A simple calculation to show that one can sum up the effect of such sources on a wavefront and get approximately the right answer runs as follows. We look at a semi-infinite region $V$ with boundary $\partial V$. Only part of that boundary - an aperture $A$ - has a significantly nonzero disturbance $\psi(\vec{r})$. We wish to find $\psi$ at some position $\vec{r}_0$ away from the aperture. We consider two functions $\psi(\vec{r})$ and the Green's function $\psi_G(\vec{r}-\vec{r}_0)$ and form the vector field $\psi(\vec{r})\,\nabla \psi_G(\vec{r}-\vec{r}_0)-\psi_G(\vec{r}-\vec{r}_0)\,\nabla \psi(\vec{r})$ and then plug this little beast into Gauss's divergence theorem for a surface comprising (1) the boundary $\partial V$, which, by assumption, for this calculation is the same as simply the aperture $A$ (because the field is by assumption small elsewhere) and (2) a small sphere of radius $\epsilon$ that excises the singularity in $\psi_G(\vec{r}-\vec{r}_0)$ at $\vec{r}_0$. So we are applying the divergence theorem to the part of the volume within $\partial V$ that is outside the little "quarantining" sphere. The divergence theorem yields:

$$\int_{\partial V} (\psi(\vec{r})\,\nabla \psi_G(\vec{r}-\vec{r}_0)-\psi_G(\vec{r}-\vec{r}_0)\,\nabla \psi(\vec{r}))\cdot \hat{n} \,\mathrm{d} S = -4\,\pi\,\psi(\vec{r}_0) + \int_V (\psi(\vec{r})\,\nabla^2 \psi_G(\vec{r}-\vec{r}_0)-\psi_G(\vec{r}-\vec{r}_0)\,\nabla^2 \psi(\vec{r}))\,\mathrm{d} V + O(\epsilon) = -4\,\pi\,\psi(\vec{r}_0) + O(\epsilon)$$

where the $-4\,\pi\,\psi(\vec{r}_0)$ term (recall that $\psi(\vec{r}_0)$ is what we want to find) comes from the surface integral of the little quarantining sphere and the volume integral vanishes because both $\psi$ and $\psi_G(\vec{r}-\vec{r}_0)$ fulfill the Helmholtz equation outside the quarantining sphere. So you can see that what we're left with is that (after we take the limit as $\epsilon\to 0$):

$$\psi(\vec{r}_0) \propto \int_A (\psi(\vec{r})\,\nabla \psi_G(\vec{r}-\vec{r}_0)-\psi_G(\vec{r}-\vec{r}_0)\,\nabla \psi(\vec{r}))\cdot \hat{n} \,\mathrm{d} S \approx \int_A \frac{\exp(i\,k|\vec{r}-\vec{r}_0|)}{|\vec{r}-\vec{r}_0|}(i\,k\,\psi(\vec{r})\,\cos(\theta(\vec{r}))-\nabla \psi(\vec{r})\cdot \hat{n}) \,\mathrm{d} A$$

which, under various approximations, leads to Huygen's principle (witness the first term, which sums up the spherical wave $\exp(i\,k|\vec{r}-\vec{r}_0|)/|\vec{r}-\vec{r}_0|$ weighted by the value of the field $\psi(\vec{r})$ on the aperture. $\cos(\theta(\vec{r}))$ is responsible for the so-called obliquity factor.

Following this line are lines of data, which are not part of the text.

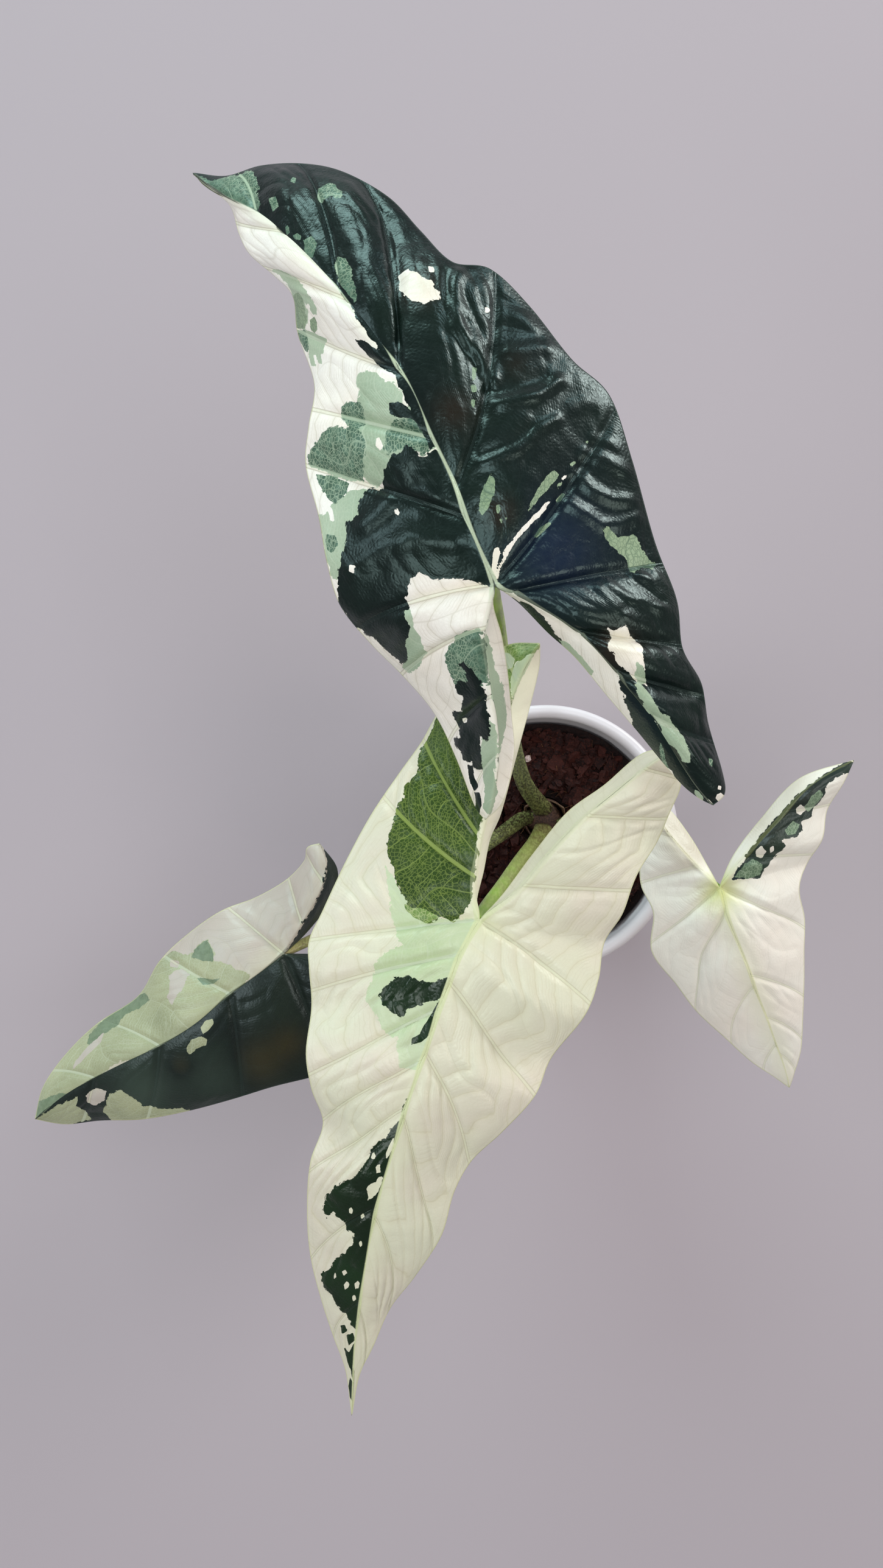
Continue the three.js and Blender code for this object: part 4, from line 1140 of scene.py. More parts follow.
def leaf_colour(add, mark, inside, vein, cloud, fleck, tone):
    """The cream ground with its painted shade and light, the colours on it, and the ribs, margin and
    underside over all.
    """
    strength = vein_strengths(add, vein, tone)
    # Cream is warmer in clouds, greener near the ribs, and darker round the stout cross veins, which is
    # painted shade in their creases
    by_rib = add("ramp", mark["rib"], 0.0, 7.0, 0.4, 0.0)
    colour = layered(
        add, add("blend", cloud, tone["cream"], tone["cream_warm"]),
        (add("times", by_rib, add("ramp", mark["lobe"], 0.0, 1.0, 1.0, 0.3)), tone["cream_green"]),
        (strength["cream"], tone["vein_cream"]),
        (add("times", vein.cord, 0.4), tone["cream_green"]),
        # painted shade in the creases round the stout cross veins
        (add("times", add("ramp", vein.to_stout, 0.0, 1.0, 0.3, 0.0), vein.near_rib), tone["painted_crease_shade"]),
        # painted light from the tint spots below 0, lighter or darker than the cream
        (add("ramp", mark["tint"], 0.0, -1.0, 0.0, tone["fade"]), tone["painted_light_on_cream"]),
        (add("ramp", mark["tint"], 0.0, 1.0, 0.0, tone["flush"]), tone["rib"]),
    )
    layers = {
        "sage": add("blend", cloud, tone["sage"], tone["sage_deep"]),
        "green": add("blend", cloud, tone["green"], tone["green_deep"]),
        "net": add("blend", fleck, tone["net"], tone["net_deep"]),
        "dark": layered(
            add, add("blend", cloud, tone["dark"], tone["dark_green"]),
            (add("ramp", mark["tint"], 0.0, 1.0), tone["dark_navy"]),
            (add("ramp", mark["tint"], 0.0, -1.0), tone["dark_brown"]),
        ),
    }
    for kind, layer in layers.items():
        layer = add("blend", strength[kind], layer, tone["vein_" + kind])
        colour = add("blend", inside[kind], colour, layer)
    # Ribs are pale, those of the lobes fainter, with a dark groove on some; a line runs along the margin
    rib_share = add("ramp", mark["lobe"], 0.0, 1.0, tone["rib_strength"], tone["lobe_strength"])
    in_groove = add("ramp", mark["run"], 0.1, 0.3, tone["groove"], 0.0)
    lip = add("blend", inside["dark"], tone["lip"], tone["lip_dark"])
    return layered(
        add, colour,
        (add("times", add("ramp", mark["rib"], -0.12, 0.12, 1.0, 0.0), rib_share), tone["rib"]),
        (add("times", in_groove, add("ramp", mark["lobe"], 0.0, 0.3, 1.0, 0.0)), tone["dark"]),
        (add("ramp", mark["edge"], 0.3, 0.6, 0.6, 0.0), lip),
        (add("times", mark["under"], 0.35), tone["under"]),
    )


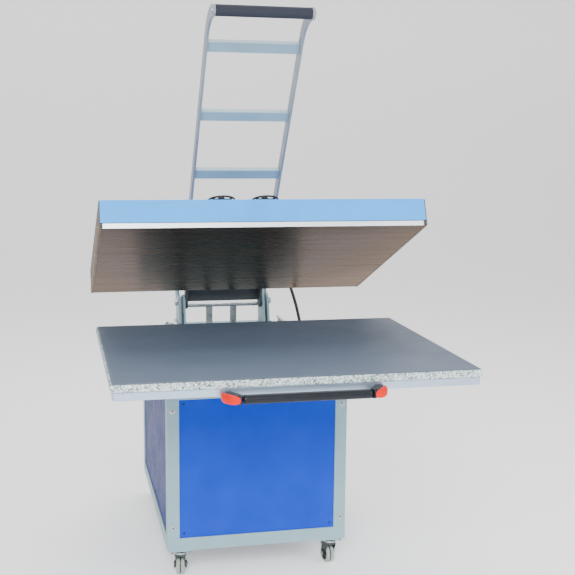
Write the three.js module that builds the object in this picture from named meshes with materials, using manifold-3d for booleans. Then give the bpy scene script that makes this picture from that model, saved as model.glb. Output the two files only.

Can your explanation please by simplified to high school level? I apologise, but I cannot follow the maths.

Apologies on my part then. It's a good idea to state one's level in the question: your own question is well and thoughtfully put, so you actually come across as someone more advanced than high school. Describe your level in terms of what you know rather than age as we have several teenage physicists on this site who approach graduate level.

Anyhow, you will need to be content with the explanation that Huygens's principle was postulated by Huygens as a "guess" to explain the nature of waves. He understood the linear superposition principle: that the disturbance caused by the sum of waves is the sum of the individual disturbances and thus understood, for example, that a line of point radiators could sum together to yield a plane wavefront. In the 19th century, mathematicians came up with a rigorous description of these thoughts - the Green's function method is essentially the building up of general solutions to linear equations by linear superposition of "fundamental solutions". Lo and behold, if you work out what the "fundamental solution" for the monochromatic wave equation (Helmholtz's equation) is, it turns out to be a spherical wave point emitter, exactly as Huygens had guessed.

So Huygens's principle works for any phenomenon that is described by the Helmholtz equation. This includes light, sound and water waves (in certain approximations). The Helmholtz equation is another form of the D'Alembert wave equation that is valid when the waves are roughly monochromatic or monotonal. Even in modern quantum field theory, where the relevant equations aren't wave equations, certain path integrals are still calculated by Huygens-like methods.